Vanakkam Chennai feels so fresh because it’s so understated. The sentimental scenes — like the one where a meeting with Ajay’s mother reminds Anjali of her own — aren’t hammered home. And the laughs — Ajay’s mother posing in a pair of jeans — aren’t underlined. It’s just a tossed-off moment. The film breathes. Even the interval point is refreshingly casual. This is not to say that the movie is without exaggerations. You cannot make too classy a movie in these markets — and the “mass” elements, though understandable, look out-of-place.

There’s an overbearing cop played by Oorvasi. There’s a screechy character named Rosie Aunty. And there’s Santhanam, whose tactics to unite Ajay and Anjali belong in an entirely different movie. (But his ruse to get them together in the back seat of a car is gold.)

But it’s with the arrival of Deepak (Rahul Ravindran) that Vanakkam Chennai seriously goes south. This is the very definition of a thankless character, and Deepak makes too late an entrance to make us believe he has a chance with Anjali.

The film cannot find anything interesting for him to do — he’s just a spoke-in-the-wheel cliché, and the film slows down while heading to a conclusion we all know is coming.

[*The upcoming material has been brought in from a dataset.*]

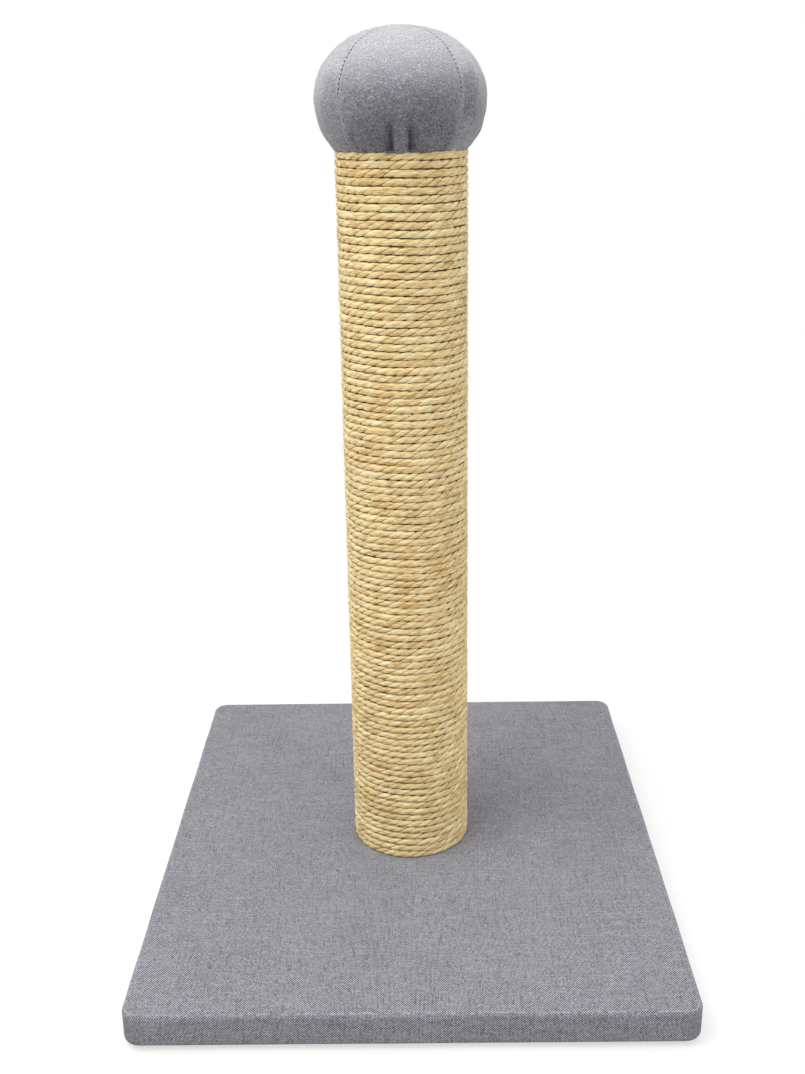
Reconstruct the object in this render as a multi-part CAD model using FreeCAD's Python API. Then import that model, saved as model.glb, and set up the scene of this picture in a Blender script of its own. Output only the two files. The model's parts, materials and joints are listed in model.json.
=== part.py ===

Still, you just need to keep in mind Naiyaandi for a sense of perspective. Both films feature interesting and young soundtracks, but where Naiyaandi squanders Ghibran’s tunes with ludicrous foreign-location choreography, Vanakkam Chennai enhances Anirudh’s score with energy and local colour. And while the action sequences in Naiyaandi are mindless hero-worshipping stretches, the one in Vanakkam Chennai serves up comedy as well as heroine-worship. The small things, sometimes, can make a big difference.

Naiyaandi

Genre: Romantic comedy

Director: Sarkunam

Cast: Dhanush, Nazriya Nazim, Sriman

Storyline: A boy finds his brothers in love with his girl.

Bottomline: A mess of unfunny clichés.

Vanakkam Chennai

Genre: Romantic comedy

Director: Kiruthiga Udhayanidhi

Cast: Shiva, Priya Anand, Rahul Ravindran

Storyline: Boy meets girl, boy loses girl, boy gets girl.

Bottomline: A low-key bliss-out for the most part.